Last weekend, more than 300,000 Israelis protested for economic reform throughout the country. In Tel Aviv, the epicentre of the housing protests, 250,000 Israelis marched to the defence ministry chanting the slogan "the people want social justice". The demonstrations were some of the largest in Israel's history and have pumped new life into the corpse of Israel's leftist political movement.
But the one issue glaringly missing from these demonstrations demanding "social justice" is the most urgent social justice issue in the region: the equality of everyone under Israeli rule, including Palestinians in the occupied West Bank and Gaza Strip.
The demonstrations sweeping Israel started on July 14 as a group of young Israelis set up a number of tents on Rothschild Boulevard, one of the more affluent streets in Tel Aviv. The chief aim was rent relief. Protesters held signs complaining about rents for two-bedroom apartments in the centre of Tel Aviv, which average about 3,700 Israeli shekels (Dh3,840) per month while the average salary in Israel is 6,000 shekels.
Within days, thousands of Tel Aviv residents joined the protests, erecting a tent city that stretched over one kilometre. Israeli Prime Minister Benjamin Netanyahu's attempt to dismiss "radical leftists and anarchists" who displayed "disloyalty to the state and its army" apparently did not work.
The tent protests tap into the general exhaustion felt by many in Israel's middle class. Despite a strong economy that was largely shielded from the economic crisis (Israel's GDP grew a whopping 4.7 per cent last year), neoliberal policies and high taxes for security and the maintenance of Israel's 44-year occupation of the West Bank and Gaza has forced an extremely high cost of living. Everything from housing costs to the price of cottage cheese is comparable to London or New York, while salaries tend to be 50 per cent lower than in those cities.
On top of the high cost of living inside the 1967 borders, the Israeli middle class has seen successive Israeli governments devote resources to settlements in the occupied West Bank rather than to Israeli urban centres.
Despite the connection between economic hardship and the settlements, Israeli protesters have been careful not to connect their struggle with Palestinian solidarity or an end to occupation.

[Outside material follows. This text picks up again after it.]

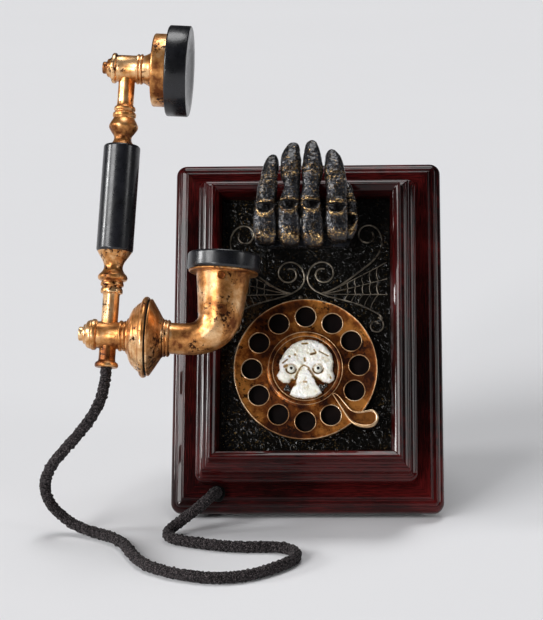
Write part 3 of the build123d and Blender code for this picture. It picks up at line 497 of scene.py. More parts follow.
# ---- cord ----
def cord_line():
    """Control points of the cord, in metres, from the handset's ferrule to the board's grommet."""
    floor = cord_radius + 0.1
    leave = [tuple(1000 * c for c in HANDSET @ Vector((0, 0, z))) for z in (-20.6, -32.6)]
    arrive = [tuple(1000 * c for c in BOARD @ Vector((-58, 11.4, z))) for z in (24.3, 16.3)]
    route = leave + [
        (-129.2, -92.6, 88.6), (-136.2, -95.2, 78.2), (-145.2, -95, 67.4), (-155, -92.5, 56.6),
        (-163.2, -89.2, 45.2), (-167.4, -85.6, 32.6), (-165.4, -83, 21), (-158.4, -83.2, 12.4),
        (-148.6, -86.2, 6), (-137.5, -91.6, floor), (-125, -98.6, floor), (-114.6, -110.6, floor),
        (-108, -127.5, floor), (-99.4, -145, floor), (-84, -157.6, floor), (-66, -165.6, floor),
        (-48, -168.2, floor), (-30.6, -163, floor), (-14.8, -150, floor), (-4.4, -137, floor),
        (-5.2, -123.6, floor), (-17, -117, floor), (-33, -117.6, floor), (-49.5, -116.4, floor),
        (-65.5, -111.4, floor), (-77, -107.2, floor), (-85, -102.4, floor), (-88.6, -96, floor),
        (-86.8, -89.6, 4.6), (-81.4, -85.8, 8), (-74.6, -84, 12.4), (-67.6, -82, 17.4),
        (-61.8, -78.9, 22.2)] + arrive
    return [tuple(c * 0.001 for c in point) for point in route]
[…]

This is partly tactical. In the climate of radical politics, Israeli public opinion meets any discussion of the occupation with a negative reaction. Protest organisers say economic reform would not receive the 87 per cent public approval rating that it enjoys if the early demonstrations had been overtly anti-occupation. However, after a month of increasing protests, questions about "social justice" can hardly ignore the occupation or unequal conditions for non-Jews.
The timing will also press the issue of occupation. The army plans to call up reservists ahead of the United Nations vote on Palestinian statehood in September. The core of the tent protest movement is young men and woman with reserve duty obligations.
Come September, will reservist protesters put their demands on hold, don olive-green uniforms and subdue Palestinians in the West Bank, who are struggling for their own social justice? If there was any widespread challenge to Israel's paramount institution, the military, the occupation would suffer.
In an attempt to capitalise on the media attention, settlers from the West Bank are joining tent protests. Under banners declaring that the solution to the housing crisis is settlement of the West Bank, dozens of radical settlers have been shouting hate-filled slogans against African refugees, Arabs and homosexuals during protests. And organisers have defended the rights of settlers to protest, arguing that Palestinian solidarity activists are also present at the demonstrations.
Organisers are desperate to show that the demonstrations include all Israelis. As the protests have gained momentum, Arab-Israelis, among the most disenfranchised people in the country, have slowly joined. But displays of Zionist politics have been overwhelming.
It has become increasingly clear that Mr Netanyahu will have a difficult time weathering protests - and may lose his job.
But fundamental questions remain. How can a protest in Israel, borrowing the revolutionary energy of the Arab Spring, ignore Israel's military control of the Palestinians? Israel may be seeing a challenge to its security-led ideology, or this could be a "social justice" protest in name only, which will continue to ignore the occupation. The only way to know is if the protests continue and develop a coherent underlying strategy.
If these protests, some of the largest in Israel's history, dissolve without addressing Israel's fundamental crisis, it will be difficult to convince anyone that the occupation will end without worldwide external pressure.